4. In the post-2008 environment, a distrust of markets has brought on a tsunami of regulation in certain countries especially in the United States. The large global corporations are best equipped to hire the lawyers and the lobbyists and to fight off this tsunami. It’s a waste of resources but that’s the way things are. In the US the only way to get rid of the K Street lawyers is to get rid of the government. That’s not going to happen.

5. Money market funds pay almost nothing. A good part of their assets is in banks. So with money funds you have to worry all the time if the banking sector is all that safe. Ask the depositors in Cypriot banks. Most large global corporations pay a decent dividend in the three percent area. Better than zero and in many ways with less risk than bank deposits and money market funds.

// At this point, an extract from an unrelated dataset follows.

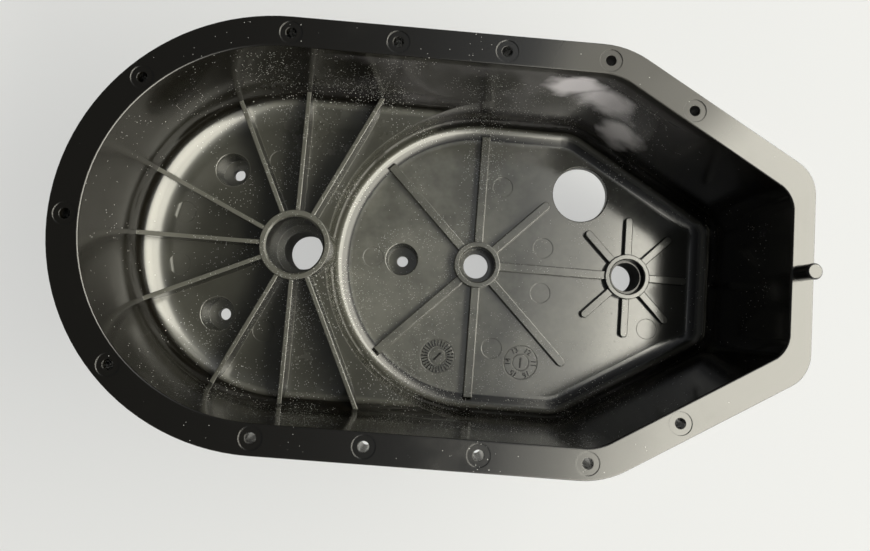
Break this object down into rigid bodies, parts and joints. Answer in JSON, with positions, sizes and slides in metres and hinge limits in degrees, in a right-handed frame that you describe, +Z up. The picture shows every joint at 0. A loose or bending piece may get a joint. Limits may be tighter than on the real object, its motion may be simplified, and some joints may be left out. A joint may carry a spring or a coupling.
{
  "type": "gearbox cover",
  "caption": "Deep black plastic gearbox cover of a meat grinder: stepped tub with shaft bosses, ribs, a screwed flange and a locating pin.",
  "frame": {"origin": "on the output shaft's axis, on the plane that the lowest bosses rest on", "axes": "+X along the row of shafts to the narrow end and its pin, +Z up out of the open side, +Y to the side with the plain hole"},
  "size_m": [0.231, 0.133, 0.073],
  "materials": {
    "black_plastic": "semi-gloss moulded surface with dust and fine scratches"
  },
  "bodies": {
    "root": {"gearbox_cover": "black_plastic"}
  },
  "joints": []
}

6. If you live in a country that taxes capital gains as does the United States, rapid turnover of stocks in your portfolio is not tax efficient. With small firms which are often one product, one note pianos that require more disciplined sell approaches, you will be forced to take a more active and hence less tax efficient approach. Better let your investments – in this case the large global companies – retain earnings and do the reinvesting for you. This is not the ideal free market, tax free world of economics but it may be the best second best solution for the real world.

7. If we do flip from a world of disinflation to one of accelerating inflation, this will not be an ideal one for any companies, large or small. Economists have long argued whether stocks would do better in an inflationary environment. The 1970s were one era where inflation was bad for stock prices in real terms. But in the German hyperinflation of the early 1920s, the large non-financial companies managed to survive and their equities rallied strongly in the mid-1920s up until the global pull back in stocks in 1928-29. The big global companies have a lot of resources working for them that will enable them to survive and grow in varying economic conditions.